In Te Mana o te Wai, Tangata Whenua and Tangata Tiriti (other New Zealanders) have responsibility to protect the mauri and health of water. Tangata Whenua lead and help guide this journey to transform our thinking. Te Ao Māori encourages a different approach to how WSP delivers infrastructure, framing it as a catalyst for positive environmental impacts on our freshwater taonga rather than applying a mitigation approach.
“For me as a civil and environmental engineer who designs and manages assets and water resources it introduces a way of thinking about how a project might affect a water catchment that goes beyond measuring units of contaminant loading or sedimentation,” says Alistair.
“It makes understanding mai i uta ki tai, the journey of water from mountains to the sea, and the health and wellbeing of the whole catchment, the primary consideration. It reinforces putting the health of the water and the health of people front of mind and part of the purpose, rather than something that is a negative effect to manage or mitigate.”
Te Mana o te Wai is inclusive of mātauranga Māori and scientific approaches, which are brought together to holistically meet water quality standards. To deliver on this, Alistair’s team includes hydrologists and environmental scientists as well as “green-engineering engineers”.

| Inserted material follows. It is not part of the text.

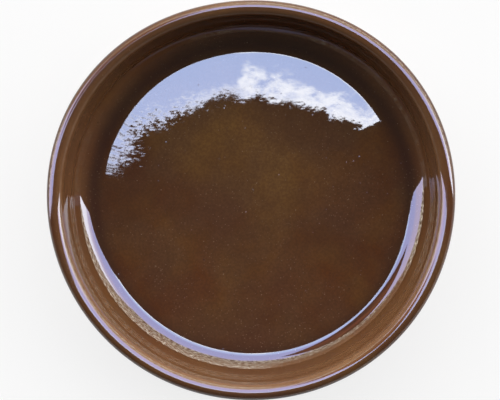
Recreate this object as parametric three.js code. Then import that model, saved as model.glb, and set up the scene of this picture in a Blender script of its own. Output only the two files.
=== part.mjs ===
// Ceramic plant saucer: a round dish of fired clay with a coat of brown glaze.
// It stands under a plant pot and holds the water that drains out of it.
// Millimetres, +Z up, origin at the centre of the ring that the saucer stands on.

import * as THREE from 'three';

// Finished sizes of the dish, measured over the glaze.
const rimDiameter = 240;
const overallHeight = 43;
const floorThickness = 6;
const wallThickness = 6.4;
const wallDraft = 4.5; // degrees that the wall leans outwards from the vertical

// The rim is a thick band. Its crest leaves the outer edge flat, leans inwards on a wide
// crown and rolls over into the wall on a tight curve.
const rimWidth = 8.9;
const rimDepth = 9.5;
const rimOuterRounding = 4.6;
const crownSlope = 11; // degrees, where the crown hands over to the roll
const crownRounding = 3;
const rimInnerRounding = 3.9;
const rimLowerRounding = 2.2;
const rimNeckRounding = 3.5; // hollow curve where the band runs down into the wall
const rimNeckSlope = 40; // degrees below the horizontal of the band's underside

// The floor first lifts on a wide curve, then sweeps up on a tight one into a straight
// ramp, which meets the wall at a soft crease.
const floorEdgeSlope = 10; // degrees, where the wide curve hands over to the tight one
const floorEdgeRounding = 33;
const sweepSlope = 49; // degrees, of the ramp
const sweepRounding = 13.8;
const rampLength = 4.6;
const creaseRounding = 2;
const outerCornerRounding = 8;

// The bare ring on the underside that the saucer stands on.
const footHeight = 2;
const footWidth = 7;
const footInset = 13.5; // from the wall's outer corner in to the ring
const footRounding = 1;
const footHollowRounding = 0.8;

// The coat of glaze. It runs thin over the rim and pools in the corner of the floor.
const glazeOnFloor = 0.7;
const glazeOnRamp = 0.6;
const glazeOnWall = 0.5;
const glazeOnRim = 0.4;
const glazePool = 2; // how much tighter the clay's corner is than the glaze's
const glazeLineHeight = 4.2; // the coat stops this far above the standing plane

// Facets: sides round the dish, how far a facet may stray from the arc it stands for, and
// the shortest one along the outline.
const sides = 64;
const arcTolerance = 0.08;
const shortestFacet = 0.1;

// Rise over run of a slope in degrees.
function slopeOf(degrees) {
  return Math.tan(THREE.MathUtils.degToRad(degrees));
}

const rimRadius = rimDiameter / 2;
const innerFloorHeight = footHeight + floorThickness;
const lean = slopeOf(wallDraft);
const wallRun = wallThickness / Math.cos(THREE.MathUtils.degToRad(wallDraft));

// Radius of the inner face of the wall at a height, and of the outer face.
const innerRadiusAt = (z) => rimRadius - rimWidth - (overallHeight - z) * lean;
const outerRadiusAt = (z) => innerRadiusAt(z) + wallRun;

// The corner where the crown starts to lean inwards, and the one where it meets the wall.
function crestCorners() {
  const crown = rimRadius - rimOuterRounding - crownRounding * slopeOf(crownSlope / 2);
  const fall = slopeOf(crownSlope);
  const drop = ((crown - innerRadiusAt(overallHeight)) * fall) / (1 - lean * fall);
  const rollHeight = overallHeight - drop;
  return { crown: [crown, overallHeight], roll: [innerRadiusAt(rollHeight), rollHeight] };
}

// The corners of the floor's edge, the sweep and the crease, found from the wall inwards.
// The stretch between the floor's two curves is as long as both reach along it.
function sweepCorners() {
  const first = THREE.MathUtils.degToRad(floorEdgeSlope);
  const ramp = THREE.MathUtils.degToRad(sweepSlope);
  const sweepReach = sweepRounding * Math.tan((ramp - first) / 2);
  const lifted = floorEdgeRounding * Math.tan(first / 2) + sweepReach;
  const climbed = sweepReach + rampLength;
  const sweepHeight = innerFloorHeight + lifted * Math.sin(first);
  const creaseHeight = sweepHeight + climbed * Math.sin(ramp);
  const crease = innerRadiusAt(creaseHeight);
  const sweep = crease - climbed * Math.cos(ramp);
  const edge = sweep - lifted * Math.cos(first);
  return {
    edge: [edge, innerFloorHeight],
    sweep: [sweep, sweepHeight],
    crease: [crease, creaseHeight],
  };
}

// The dish's outline in corners, from the middle of the floor, over the rim and down
// to the middle of the underside. Each corner is rounded, and each has the thickness
// of glaze on the stretch that leads away from it.
function outlineCorners() {
  const neckDrop = slopeOf(rimNeckSlope);
  const bandFoot = overallHeight - rimDepth;
  const overhang = rimRadius - outerRadiusAt(bandFoot);
  // The band's underside slopes in until it meets the leaning outer face of the wall.
  const neckRun = overhang / (1 - neckDrop * lean);
  const neckHeight = bandFoot - neckRun * neckDrop;
  const footOuter = outerRadiusAt(footHeight) - footInset;
  const footInner = footOuter - footWidth;
  const { edge, sweep, crease } = sweepCorners();
  const { crown, roll } = crestCorners();
  const corner = ([r, z], rounding, glaze, pool = 0) => ({ r, z, rounding, glaze, pool });
  return [
    corner([0, innerFloorHeight], 0, glazeOnFloor),
    corner(edge, floorEdgeRounding, glazeOnFloor),
    corner(sweep, sweepRounding, glazeOnRamp, glazePool),
    corner(crease, creaseRounding, glazeOnWall),
    corner(roll, rimInnerRounding, glazeOnRim),
    corner(crown, crownRounding, glazeOnRim),
    corner([rimRadius, overallHeight], rimOuterRounding, glazeOnRim),
    corner([rimRadius, bandFoot], rimLowerRounding, glazeOnWall),
    corner([rimRadius - neckRun, neckHeight], rimNeckRounding, glazeOnWall),
    corner([outerRadiusAt(footHeight), footHeight], outerCornerRounding, 0),
    corner([footOuter, footHeight], footHollowRounding, 0),
    corner([footOuter, 0], footRounding, 0),
    corner([footInner, 0], footRounding, 0),
    corner([footInner, footHeight], footHollowRounding, 0),
    corner([0, footHeight], 0, 0),
  ];
}

// The clay's own corners, under the glaze: each stretch moves in by its thickness of
// glaze, and each corner goes to where its two moved stretches now meet.
function clayCorners(corners) {
  const stretches = corners.slice(1).map((end, i) => {
    const start = corners[i];
    const along = new THREE.Vector2(end.r - start.r, end.z - start.z).normalize();
    const inwards = new THREE.Vector2(along.y, -along.x);
    const point = new THREE.Vector2(start.r, start.z).addScaledVector(inwards, start.glaze);
    return { along, point };
  });
  return corners.map((corner, i) => {
    const before = stretches[i - 1];
    const after = stretches[i];
    if (!before) return { ...corner, z: after.point.y };
    if (!after) return { ...corner, z: before.point.y };
    const gap = after.point.clone().sub(before.point);
    const turn = before.along.cross(after.along);
    const meeting = before.point.clone().addScaledVector(before.along, gap.cross(after.along) / turn);
    // A hollow curve widens by the glaze laid in it, and a rounded edge tightens by it.
    const coat = Math.min(corners[i - 1].glaze, corner.glaze) * Math.sign(turn);
    const rounding = Math.max(corner.rounding + coat - corner.pool, 0);
    return { ...corner, r: meeting.x, z: meeting.y, rounding };
  });
}

// The widest turn that one facet may take of an arc.
function facetTurn(radius) {
  return 2 * Math.acos(Math.max(1 - arcTolerance / radius, 0));
}

// Points along the corners. Each is rounded by an arc that touches both its stretches,
// and arcs that together need more than the stretch between them share it out.
function roundedOutline(corners) {
  const places = corners.map((corner) => new THREE.Vector2(corner.r, corner.z));
  const runs = places.slice(1).map((end, i) => end.clone().sub(places[i]));
  const turns = runs.slice(1).map((run, i) => run.angleTo(runs[i]));
  const wanted = [0, ...turns.map((turn, i) => corners[i + 1].rounding * Math.tan(turn / 2)), 0];
  const room = (i, j) => {
    const both = Math.max(wanted[i] + wanted[j], places[i].distanceTo(places[j]));
    return (wanted[i] * places[i].distanceTo(places[j])) / both;
  };
  const points = [places[0]];
  const addPoint = (point) => {
    if (point.distanceTo(points[points.length - 1]) > shortestFacet) points.push(point);
  };
  turns.forEach((turn, before) => {
    const i = before + 1;
    const reach = Math.min(room(i, i - 1), room(i, i + 1));
    const rounding = reach / Math.tan(turn / 2);
    if (rounding < arcTolerance) {
      addPoint(places[i]);
      return;
    }
    const back = runs[before].clone().negate().normalize();
    const sense = Math.sign(runs[i].cross(back));
    const start = places[i].clone().addScaledVector(back, reach);
    const centre = start.clone().add(
      new THREE.Vector2(back.y, -back.x).multiplyScalar(sense * rounding));
    const steps = Math.max(Math.ceil(turn / facetTurn(rounding)), 1);
    for (let step = 0; step <= steps; step += 1) {
      addPoint(start.clone().rotateAround(centre, (sense * turn * step) / steps));
    }
  });
  points.push(places[places.length - 1]);
  return points;
}

// An outline cut in two at the glaze line low on the outside: the stretch that glaze
// covers, from the middle of the floor, and the bare stretch. The cut ends the first.
function cutAtGlazeLine(outline) {
  const top = outline.findIndex((point) => point.y > overallHeight - rimOuterRounding);
  const below = outline.findIndex((point, i) => i > top && point.y < glazeLineHeight);
  const above = outline[below - 1];
  const share = (above.y - glazeLineHeight) / (above.y - outline[below].y);
  const cut = above.clone().lerp(outline[below], share);
  return { glazed: [...outline.slice(0, below), cut], bare: outline.slice(below) };
}

// A solid of revolution about +Z. Its outline starts and ends on the axis, and runs
// outwards over the top and back underneath, so that the faces point out.
function turned(outline, material, name) {
  const positions = [];
  for (const point of outline) {
    for (let side = 0; side < sides; side += 1) {
      const angle = (2 * Math.PI * side) / sides;
      positions.push(point.x * Math.cos(angle), point.x * Math.sin(angle), point.y);
    }
  }
  const faces = [];
  for (let ring = 0; ring < outline.length - 1; ring += 1) {
    const [near, far] = [outline[ring], outline[ring + 1]];
    for (let side = 0; side < sides; side += 1) {
      const [a, b] = [ring * sides + side, ring * sides + ((side + 1) % sides)];
      const [c, d] = [a + sides, b + sides];
      if (near.x === 0) faces.push(a, c, d);
      else if (far.x === 0) faces.push(a, c, b);
      // Clay and glaze run this stretch in opposite directions and meet face to face
      // on it, so the diagonal depends on where its ends lie and not on the direction.
      else if (near.x + near.y < far.x + far.y) faces.push(a, c, d, a, d, b);
      else faces.push(a, c, b, b, c, d);
    }
  }
  const geometry = new THREE.BufferGeometry();
  geometry.setAttribute('position', new THREE.Float32BufferAttribute(positions, 3));
  geometry.setIndex(faces);
  geometry.computeVertexNormals();
  const mesh = new THREE.Mesh(geometry, material);
  mesh.name = name;
  return mesh;
}

// Fired buff stoneware, bare on the foot ring and the underside.
function firedClay() {
  return new THREE.MeshStandardMaterial({ color: 0xb8926a, roughness: 0.9, metalness: 0 });
}

// Glossy brown glaze.
function brownGlaze() {
  return new THREE.MeshStandardMaterial({ color: 0x5a3a22, roughness: 0.08, metalness: 0 });
}

// The clay has a ring of points at the glaze line too, where the coat's edge lies on it.
function clayBody(finished) {
  const { glazed, bare } = cutAtGlazeLine(roundedOutline(clayCorners(finished)));
  return turned([...glazed, ...bare], firedClay(), 'clay_body');
}

// The coat lies on the clay from the floor's middle to the glaze line.
function glazeCoat(finished) {
  const over = cutAtGlazeLine(roundedOutline(finished)).glazed;
  const under = cutAtGlazeLine(roundedOutline(clayCorners(finished))).glazed;
  return turned([...over, ...under.reverse()], brownGlaze(), 'glaze_coat');
}

const saucer = new THREE.Group();
const finished = outlineCorners();
saucer.add(clayBody(finished), glazeCoat(finished));

export default saucer;
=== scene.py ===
# %% [markdown]
# # A glazed plant saucer
# The saucer is one piece of fired clay under one coat of brown glaze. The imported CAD
# model gives its size and its place. This lesson makes both layers again as fine turned
# meshes, and then gives them a glaze that pools and breaks, a bare foot and a soft light.

# %% Load the frame
import math

import bpy
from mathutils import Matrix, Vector


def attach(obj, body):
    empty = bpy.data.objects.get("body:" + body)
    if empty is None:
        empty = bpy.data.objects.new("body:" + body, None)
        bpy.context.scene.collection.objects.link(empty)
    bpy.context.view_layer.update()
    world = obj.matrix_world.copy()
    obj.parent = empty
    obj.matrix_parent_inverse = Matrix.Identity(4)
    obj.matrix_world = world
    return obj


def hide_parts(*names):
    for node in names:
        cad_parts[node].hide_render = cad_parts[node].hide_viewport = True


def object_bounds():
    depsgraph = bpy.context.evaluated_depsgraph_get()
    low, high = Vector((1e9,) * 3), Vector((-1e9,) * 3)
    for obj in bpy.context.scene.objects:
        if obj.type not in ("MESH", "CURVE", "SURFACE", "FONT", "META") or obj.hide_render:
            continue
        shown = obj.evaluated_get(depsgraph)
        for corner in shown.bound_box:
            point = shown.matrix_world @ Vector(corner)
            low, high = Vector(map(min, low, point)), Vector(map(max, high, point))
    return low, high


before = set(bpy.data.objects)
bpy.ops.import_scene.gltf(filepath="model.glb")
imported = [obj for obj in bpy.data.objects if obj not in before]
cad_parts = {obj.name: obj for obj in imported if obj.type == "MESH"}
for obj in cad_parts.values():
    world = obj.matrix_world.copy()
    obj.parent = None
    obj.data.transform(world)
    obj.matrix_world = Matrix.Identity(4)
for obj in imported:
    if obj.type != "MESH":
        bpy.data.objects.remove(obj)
cad_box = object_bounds()
cad_low, cad_high = [list(corner) for corner in cad_box]
print("CAD box:", cad_low, cad_high)

# %% [markdown]
# ## The sizes
# A potter works from a few sizes: how wide, how high, how thick. Width and height are read
# from the frame, so that this mesh can't drift from the solid it stands for. The rest are
# the same named sizes as in the part's source, here in metres.

# %% Sizes of the dish
MM = 0.001
rim_radius = cad_high[0]
rim_height = cad_high[2]
foot_height = 2 * MM
floor_height = 8 * MM
wall_thickness = 6.4 * MM
wall_draft = math.radians(4.5)
wall_lean = math.tan(wall_draft)

rim_width = 8.9 * MM
rim_depth = 9.5 * MM
rim_neck_drop = math.tan(math.radians(40))
foot_inset = 13.5 * MM
foot_width = 7 * MM
glaze_line_height = 4.2 * MM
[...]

This broad range of skills and thinking means WSP’s Water Resources teams are able to help shape projects right across WSP’s practice areas, leading water quality change in our Transport, Power, Water Assets, Environment and Hazard Management project delivery.
“We are key to change, we implement the policy and lead the step change to give effect to the aspirations of the policy statements,” says Alistair. “We can, through embracing the Te Mana o te Wai in our design leadership, make improvements to biodiversity and fresh water quality a fundamental part of all our work”.
“It is easy to celebrate restoring a wetland which sets out to provide obvious environmental benefits. Our challenges and some of our greatest uncelebrated successes are when we influence the design a state highway, road or a bridge in such a way that the mauri and health of the surrounding catchment, and the freshwater within it, is better than it was before”.
Alistair says that organisations who are making the effort to understand what the NPS-FM is trying to achieve, who are working in support of the regional councils and local communities who own the quality targets, and who are embracing the national environmental policy and standards, will see their mana grow alongside the health of Aotearoa New Zealand.
WSP NZ can trace its whakapapa in Aotearoa back 150 years. With this whakapapa and heritage, WSP’s kete holds knowledge from its past and present experience. This uniquely positions WSP to create what matters for future generations and be leaders of this change.